Your opinion is a really closed minded way of limiting your creativity. There are dozens of dozens of prestige classes they can branch out into. I pitched this idea to my players a few months ago and everyones pretty much gunho for my next campaign. It's a true test to the creativity of the players and the dm.

Because of the basic archetypes of the base classes, there are dozens of ways you can take the class. For the cleric campaign, i already have backgrounds from players wanting to play a warpriest, pacifists and evangelist. All the same class and different takes. Theres even two players aiming at a warpriest type character with different ways of going about it.
 

Back in the days of 2E, there was a round robin campaign where everyone involved had to be a short race (halfling, gnome or dwarf). Other stipulations were no prepackaged adventures and I think we had to go with a 'core' class so we had a halfling thief, a halfling cleric, a dwarven fighter and a gnome illusionist. At times, it was like some bizarre Monty Python skit but we was kickin' names and riding our donkey.

That being said, what about an all halfling campaign? However they'd all have to be luchadors, their masks giving them abilities above and beyond those of normal men, er, halflings! That'd suggest multiclassing with monks or a gestalt but with the masks, the polyglot could have everyone's speech appear as subtitles for example. For inspiration, have the players watch some wrasslin' so Luchador Uno could attempt a chokeslam on an opponent while some NPC (a gnome?) could do the on the spot interviews with say a chatty zombie ("After that slobberknocker, are you afraid?" "Braaaaaaains..." "There you have it. Back to you, Gene.") or start with the trash talking.
 

TracerBullet42 said:
All bards!

<Ducks...runs out of thread>

I love it. a party of all bards;

1 focuses on skills,
1 focuses on offensive spells
1 focuses on defensive spells
And the drummer handles combat.

We could call it the "Band from Argo"

<Ducks...runs out of thread>
 

I would also add my vote to "same race". I've DMd an all-elf campaign before, which was really great IMO, especially when you have various sub-species of elvs to choose from.

A same-class campaign could work if there were enough additional options to differentiate Joe Fighter from Fred Fighter.

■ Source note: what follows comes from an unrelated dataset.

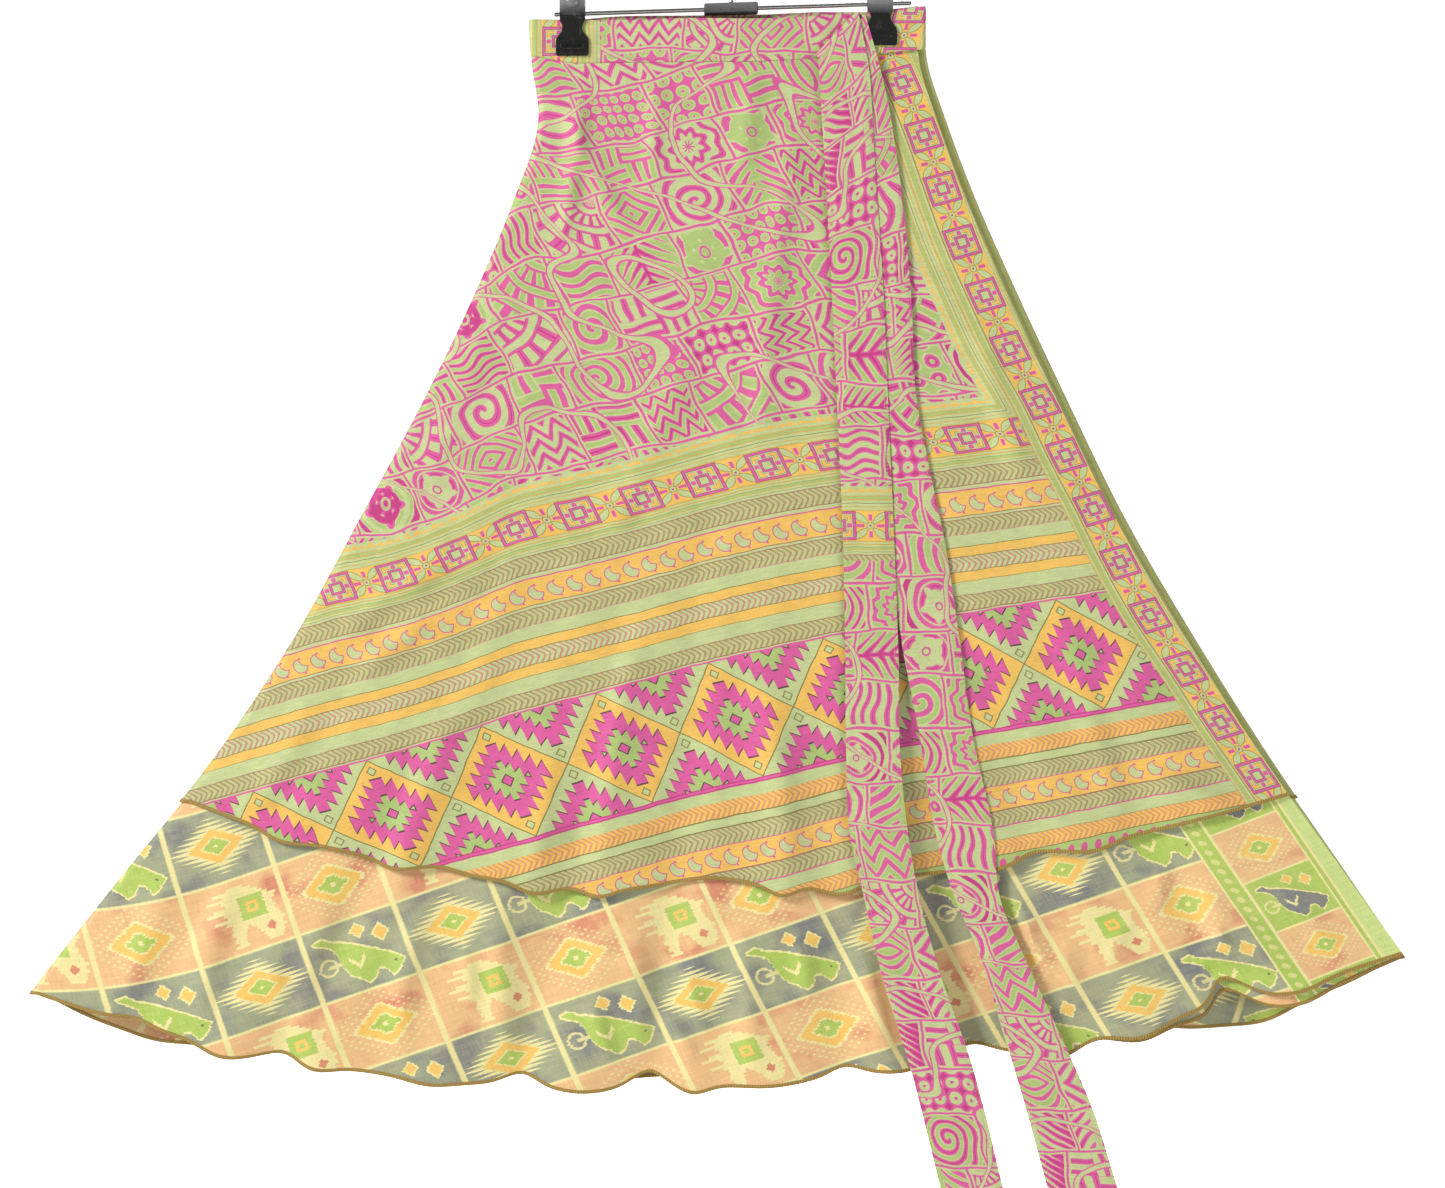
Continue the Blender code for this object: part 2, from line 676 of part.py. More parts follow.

For example, you could cheat and allow PC's to pick prestige classes from 1st level and run a gestalt-style adventure with the single same class... this would allow enough variety to differentiate the characters. Or, start them at the minimum level they need to be for their PrC's of choice.

If it's unity you're seeking from the characters/players, you could also try "same country/king" (and have thm be soldiers/spies/etc), "same mercenary company" (with some kind of patron as their boss), "same village" (and have them have an active role/job in said village), "same situation" (all prisoners/slaves/pirates/merchants), or even "same goal" (they're all trying to find the Grand Wishing Maguffin for their own personal use, or perhaps a quest for divinity by all becoming God/desses at once!)
 

I'd go with all Halflings or Dwarves. Though I think it would be more fun to have a group of all short people, but mixed types. In fact, I'm working on making an NPC party to rival my players that consists of a Dwarf and two Halflings (this is in Basic, otherwise I'd have a Gnome too). It should be pretty cool.

Gorilla
 

just__al said:
The group must either all be the same race or the same class.

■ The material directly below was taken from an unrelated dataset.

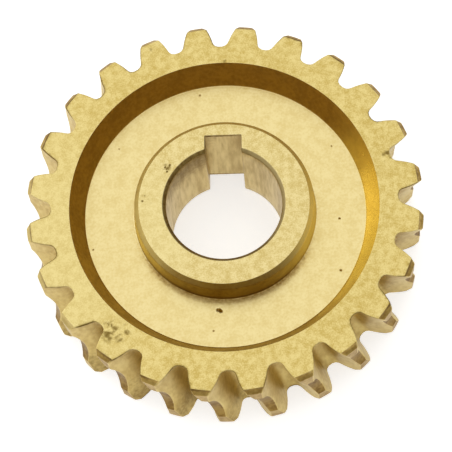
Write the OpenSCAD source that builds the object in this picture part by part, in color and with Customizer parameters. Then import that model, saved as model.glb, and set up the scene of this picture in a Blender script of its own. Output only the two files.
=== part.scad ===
// Worm wheel for a snow blower auger gearbox, cast and turned in one piece.
// The axis is +Z, the middle of the rim is at z = 0, and the keyway points to +Y.
// All sizes are in millimetres.

/* [Teeth] */
// Number of teeth
teeth = 24; // [20:1:32]
// Pitch of the worm along its axis, which is the tooth spacing on the pitch circle
worm_pitch = 10; // [8:0.5:12.5]
// Number of threads on the worm
worm_starts = 2; // [1:1:3]
// Pitch diameter of the worm
worm_d = 32; // [26:1:40]
// Pressure angle of the thread flanks
pressure_angle = 14.5; // [12:0.5:20]
// Height of the teeth above the pitch circle, in modules
addendum_factor = 1; // [0.8:0.05:1]
// Depth of the tooth spaces below the pitch circle, in modules
dedendum_factor = 1.25; // [1.1:0.05:1.35]
// Rounding at the bottom corners of the tooth spaces
root_round = 1; // [0.2:0.1:1.2]
// Turn from the keyway to the middle of the nearest tooth space
space_turn = 3.3; // [0:0.1:15]

/* [Rim] */
// Width of the rim across its two side faces
rim_w = 22; // [18:0.5:27]
// Rise of the plain side lands above the bottom of the throat
land_rise = 1.4; // [0.8:0.1:2]
// Chamfer on the outer edges of the teeth
edge_chamfer = 1; // [0.3:0.1:1.8]
// Metal between the recess and the tooth roots at the side faces
rim_wall = 4.2; // [3:0.2:6]
// Lean of the recess wall at the rim, outwards towards the side face
rim_draft = 24; // [5:1:28]

/* [Web] */
// Thickness of the web between the two recesses
web_t = 10; // [6:0.5:12]
// Fillet at the foot of the rim and of the hub
foot_fillet = 0.3; // [0.2:0.1:1.5]

/* [Hub] */
// Metal of the hub round the bore at its end faces
hub_wall = 5.9; // [5:0.1:8]
// Length of the hub, flush with the rim when it equals the rim width
hub_l = 22; // [18:0.5:27]
// Chamfer on the outer edges of the hub
hub_chamfer = 1; // [0.3:0.1:1.2]
// Lean of the hub wall below its chamfer, outwards towards the web
hub_draft = 4; // [2:1:12]

/* [Bore] */
// Diameter of the shaft bore
bore_d = 25; // [20:0.5:30]
// Chamfer at both ends of the bore
bore_chamfer = 0.8; // [0.3:0.1:1.2]
// Width of the keyway
key_w = 8; // [6:0.5:10]
// Depth of the keyway below the bore wall, at its middle
key_depth = 3.3; // [2:0.1:4]

/* [Hidden] */

// Meshing sizes. The wheel rolls on its pitch circle as a rack of the worm's pitch.
module_size = worm_pitch / PI;
pitch_r = teeth * module_size / 2;
worm_r = worm_d / 2;
worm_lead = worm_starts * worm_pitch;
centre_distance = pitch_r + worm_r;
// The hob has the worm's own thread, but its tips reach deeper by the tip clearance
hob_tip_r = worm_r + dedendum_factor * module_size;
// The rounding of a hob tip leaves a little of its flat, however narrow that is
hob_tip_half = worm_pitch / 4 - (hob_tip_r - worm_r) * tan(pressure_angle);
hob_tip_round = min(root_round, 0.8 * hob_tip_half);

// The throat is an arc about the worm's axis, and the side lands stand above it
throat_r = pitch_r + addendum_factor * module_size;
throat_arc_r = centre_distance - throat_r;
outer_r = throat_r + land_rise;

// Radii of the recesses, from the tooth roots at the side faces and from the bore
face_root_r = centre_distance - sqrt(pow(hob_tip_r, 2) - pow(rim_w / 2, 2));
recess_r = face_root_r - rim_wall;
recess_floor_r = recess_r - (rim_w - web_t) / 2 * tan(rim_draft);
bore_r = bore_d / 2;
hub_r = bore_r + hub_wall;
hub_edge_r = hub_r + hub_chamfer;
hub_foot_r = hub_edge_r + ((hub_l - web_t) / 2 - hub_chamfer) * tan(hub_draft);

// Steps of a tooth space: across the rim, up a flank, and of the rolling hob
layers = 8;
flank_steps = 6;
roll_steps = 40;
// Cutting forms run this far past the faces that they cut
overrun = 0.6;
space_top_r = (outer_r + overrun) / cos(180 / teeth);
$fn = 128;
fillet_fn = 24;

// Half the thickness of the hob's thread at a radius from the hob's axis. Its straight
// flanks lean by the pressure angle, and the corners of its tip are rounded.
function tip_relief(r) =
    let (past = max(0, r - (hob_tip_r - hob_tip_round)))
    hob_tip_round - sqrt(max(0, pow(hob_tip_round, 2) - past * past));
function thread_half(r) =
    worm_pitch / 4 - (r - worm_r) * tan(pressure_angle) - tip_relief(r);

// Place along the hob's axis of one flank of its thread, in the plane at height z and
// at the distance s from that axis towards the wheel. The thread winds round the hob,
// so it moves along by its lead for each turn. The side is 1 or -1.
function thread_flank(s, z, side) =
    side * thread_half(min(hob_tip_r, norm([s, z]))) + worm_lead * atan2(z, s) / 360;

// The thread rolls past the wheel's pitch circle as a rack does. Where it meets the
// radius r at the place x, it cuts up to this angle from the middle of the space.
function cut_angle(r, x, z, side) =
    let (rack_r = sqrt(max(0, r * r - x * x)))
    let (roll = x - thread_flank(centre_distance - rack_r, z, side))
    atan2(x, rack_r) - roll / pitch_r * 180 / PI;

// The finished flank lies where the rolling thread has cut furthest
function root_r(z) = centre_distance - sqrt(pow(hob_tip_r, 2) - z * z);
function space_edge(r, z, side) =
    let (reach = sqrt(max(0, r * r - pow(root_r(z), 2))))
    side * max([for (i = [0:roll_steps])
        side * cut_angle(r, reach * (2 * i / roll_steps - 1), z, side)]);

// Outline of a tooth space at height z, down one flank and up the other. The radii lie
// closer together near the root, where the flank curves most.
function space_radius(i, z) =
    root_r(z) + (space_top_r - root_r(z)) * pow(i / flank_steps, 1.5);
function space_point(i, z, side) =
    let (r = space_radius(i, z))
    let (a = space_edge(r, z, side))
    [r * sin(a), r * cos(a), z];
function space_outline(z) = concat(
    [for (i = [flank_steps:-1:0]) space_point(i, z, 1)],
    [for (i = [0:flank_steps]) space_point(i, z, -1)]);

// The solid that the hob takes out between two teeth, with its middle on +Y
module tooth_space() {
    half_w = rim_w / 2 + overrun;
    count = 2 * flank_steps + 2;
    points = [for (j = [0:layers]) each space_outline(half_w * (2 * j / layers - 1))];
    bottom = [for (i = [count - 1:-1:0]) i];
    top = [for (i = [0:count - 1]) layers * count + i];
    walls = [for (j = [0:layers - 1], i = [0:count - 1])
        let (next = (i + 1) % count, low = j * count, high = low + count)
        each [[low + i, low + next, high + i], [low + next, high + next, high + i]]];
    polyhedron(points, concat([bottom, top], walls));
}

// Upper halves of the turned outline, from the middle plane up
module web_outline() {
    translate([bore_r / 2, 0])
        square([recess_r - bore_r / 2, web_t / 2]);
}

module rim_outline() {
    polygon([
        [recess_floor_r, 0],
        [outer_r, 0],
        [outer_r, rim_w / 2 - edge_chamfer],
        [outer_r - edge_chamfer, rim_w / 2],
        [recess_r, rim_w / 2],
        [recess_floor_r, web_t / 2]
    ]);
}

module hub_outline() {
    polygon([
        [bore_r / 2, 0],
        [hub_foot_r, 0],
        [hub_foot_r, web_t / 2],
        [hub_edge_r, hub_l / 2 - hub_chamfer],
        [hub_r, hub_l / 2],
        [bore_r / 2, hub_l / 2]
    ]);
}

// Half section of the turned casting, with fillets at the feet and the throat cut in
module blank_outline() {
    difference() {
        offset(r = -foot_fillet, $fn = fillet_fn)
            offset(delta = foot_fillet)
                for (side = [0, 1])
                    mirror([0, side]) {
                        web_outline();
                        rim_outline();
                        hub_outline();
                    }
        translate([centre_distance, 0]) circle(throat_arc_r);
    }
}

module bore() {
    length = hub_l + 2 * overrun;
    cylinder(r = bore_r, h = length, center = true);
    for (side = [0, 1])
        mirror([0, 0, side])
            translate([0, 0, hub_l / 2 - bore_chamfer])
                cylinder(r1 = bore_r, r2 = bore_r + bore_chamfer + overrun,
                    h = bore_chamfer + overrun);
}

module keyway() {
    length = hub_l + 2 * overrun;
    translate([-key_w / 2, 0, -length / 2])
        cube([key_w, bore_r + key_depth, length]);
}

module worm_wheel() {
    color("goldenrod")
        difference() {
            rotate_extrude() blank_outline();
            for (k = [0:teeth - 1])
                rotate(space_turn + 360 * k / teeth) tooth_space();
            bore();
            keyway();
        }
}

worm_wheel();
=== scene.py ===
import math
import random
import bmesh
import bpy
import numpy as np
from mathutils import Matrix, Vector, noise
from mathutils.geometry import delaunay_2d_cdt


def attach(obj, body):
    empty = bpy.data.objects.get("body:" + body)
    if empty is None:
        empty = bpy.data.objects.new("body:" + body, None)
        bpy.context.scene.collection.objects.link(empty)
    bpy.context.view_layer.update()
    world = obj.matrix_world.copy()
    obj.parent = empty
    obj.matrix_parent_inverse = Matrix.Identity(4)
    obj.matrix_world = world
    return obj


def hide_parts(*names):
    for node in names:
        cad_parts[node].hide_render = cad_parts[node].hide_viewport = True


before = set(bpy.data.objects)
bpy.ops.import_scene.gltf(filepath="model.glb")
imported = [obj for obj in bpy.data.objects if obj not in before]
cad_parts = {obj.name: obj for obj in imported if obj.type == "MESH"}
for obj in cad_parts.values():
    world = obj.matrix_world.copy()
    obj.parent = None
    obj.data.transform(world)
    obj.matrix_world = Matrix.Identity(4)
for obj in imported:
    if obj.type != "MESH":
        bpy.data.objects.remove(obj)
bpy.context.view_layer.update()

draw = random.Random(24)
print("stage: frame loaded")

# The wheel, in millimetres and degrees. It is built in millimetres and scaled at the end.
wormWheel = {
    "teeth": 24,
    "pitch": 10.0,  # along the worm's axis
    "wormStarts": 2,
    "wormRadius": 16.0,
    "pressureAngle": 14.5,
    "addendum": 1.0,  # in modules, as is the dedendum
    "dedendum": 1.25,
    "rootRound": 1.0,
    "spaceTurn": 3.3,  # from the keyway to the nearest tooth space
    "halfWidth": 11.0,
    "landRise": 1.4,
    "edgeChamfer": 1.0,
    "rimWall": 4.2,
    "rimDraft": 24.0,
    "webHalf": 5.0,
    "hubWall": 5.9,
    "hubChamfer": 1.0,
    "hubDraft": 4.0,
    "boreRadius": 12.5,
    "boreChamfer": 0.8,
    "keyHalf": 4.0,
    "keyFloor": 15.8,
    "keyRound": 0.12,  # where the keyway's sides meet the bore
    "edgeBreak": (0.10, 0.24),  # where flanks meet the side faces
    "edgeDrop": 0.16,  # how far under the side face the broken edge starts
    "tipBreak": (0.18, 0.36),  # where flanks meet the tooth tips
    "burr": (-29.2, -26.6, 3.4),  # x, y and reach of a rolled edge, painted dark with dirt and edge shade
    "burrSize": 0.10,
    "waviness": 0.035,  # of the hobbed and cast surfaces
    "rimInset": 1.35,  # from the tooth roots to the circle where a side face starts
    "turnedGap": 0.78,  # between mesh points on the turned surfaces, at most
    "rimGap": 1.0,  # and down the rim
    "cornerWear": 0.4,
    "edgeShade": (0.1, 0.85),  # painted shade on the broken edges, least and most
    "burrDirtAndShade": 0.95,
    # painted shade high up in the bore
    "boreShadeAmount": 0.6,
    "footShadeAmount": 0.56,  # painted shade on the web, along the foot of the hub
    # painted shade on the rim, under its upper edge and low down
    "upperRimShade": 0.55,
    "lowerRimShade": 0.38,
}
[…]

What would you advocate for?

Assume the DM is capable of providing a game that would work for the groups choice.
All the same race is easier on the players. All the same class is easier on the DM, as long as they're cognizant of the fact that the game is designed around a "balanced" party of 4 that assumes some class variance. Undead, for instance, become vastly more deadly to a party of rogues than (say) to a party of clerics. That being said, as long as he or she is capable of making the adjustments, or just knows how and when to put difficult monsters/foes in the path of the party, all would be well in either option.

Nonetheless, if I were playing, I'd choose "all the same race" any day. It's hard to find your own niche if everyone else is trying to fill the same one.